Robert Wiens’ History Looking Upon Itself lay on the floor as a heap of heroic sculptural elements: a hand grasping a hammer, an orb, wagon wheel, pieces of arms and legs, and a rearing horse’ s head . Wiens presented a neoclassical dump, a wry reference to the repressive and impressive qualities of the monumental sculptural tradition. Equally, Wiens’ collection of heroic parts suggested a melancholic ambivalence towards the romantic ideals of historical sculpture, a contradiction between a desire to utilise and criticize. This work reflects a paradoxical relationship to representation, to the form of sculpture, to historical imagery. It is as though by embracing the hollow formula of sculpture history will finally give up the ghost, the formulae will dissolve and a new means of envisioning will come about; the world is transformed, ironically.

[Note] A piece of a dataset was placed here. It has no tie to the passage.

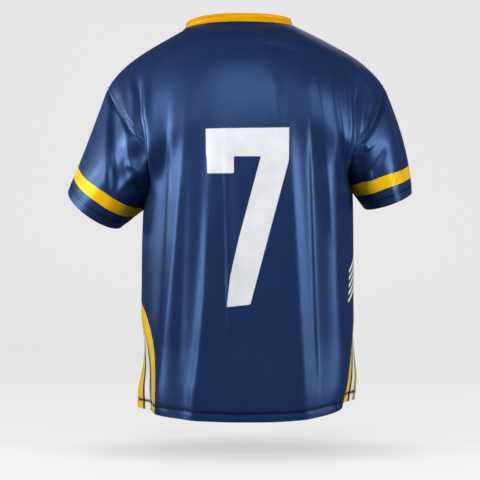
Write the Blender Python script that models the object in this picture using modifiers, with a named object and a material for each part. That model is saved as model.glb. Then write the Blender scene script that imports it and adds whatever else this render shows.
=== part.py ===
"""A short-sleeved lacrosse jersey, filled out as on a wearer, with nobody in it.

Metres, +Z up. The back faces -Y and the wearer's right arm is at +X. The origin is in the middle
of the line over the shoulders, from which the jersey hangs. Each cut piece is an open loft with
its own wall, and neighbours keep a small gap at their seam.
"""

import math

import bpy
import numpy as np

OBJECT_NAME = "lacrosse_jersey"

WALL = 0.0018  # a double-knit polyester with its turnings
SEAM_GAP = 0.0003
ARMHOLE_GAP = 0.0008  # the sleeve turns at this seam, so its wall needs more room
SHOULDER_GAP = 0.0010
COLLAR_GAP = 0.0014

UNDERARM_DROP = 0.315  # from the shoulder line down to the underarm
RIGHT_UNDERARM_LIFT = 0.038  # the right sleeve is held higher
HEM_DROP = 0.677  # to the hem at the left side seam
TAIL_DROP = 0.012  # the hem hangs this much lower at the centre back
RIGHT_LIFT = 0.013  # and this much higher at the wearer's right
ROUNDNESS = 2.6  # power of the body's rounded section, where 2 is an ellipse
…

To suggest all of the above is perhaps to read too much into the exhibition for not much was evident in its actual presentation besides the titles and the works themselves. Curator Rick Rhodes made an interesting and commendable selection of artworks. Yet the exhibition fell short of being either provocative or instructive. The exhibition was subtitled “Content/Context” yet neither content nor context were at all articulated. Rhodes’ expressed hope was that this exhibition open up a discussion on the meaning of current work and the conditions of art production in Toronto (it is this writer’s obligation to pitch in for the achievement of Rhodes’ ambition). The exhibition itself was not self evident without documentation. The audience at Mercer Union was bound to leave the gallery pleased to have been stimulated by some dynamic art but mystified over the exhibition s intended meaning as a body of art works.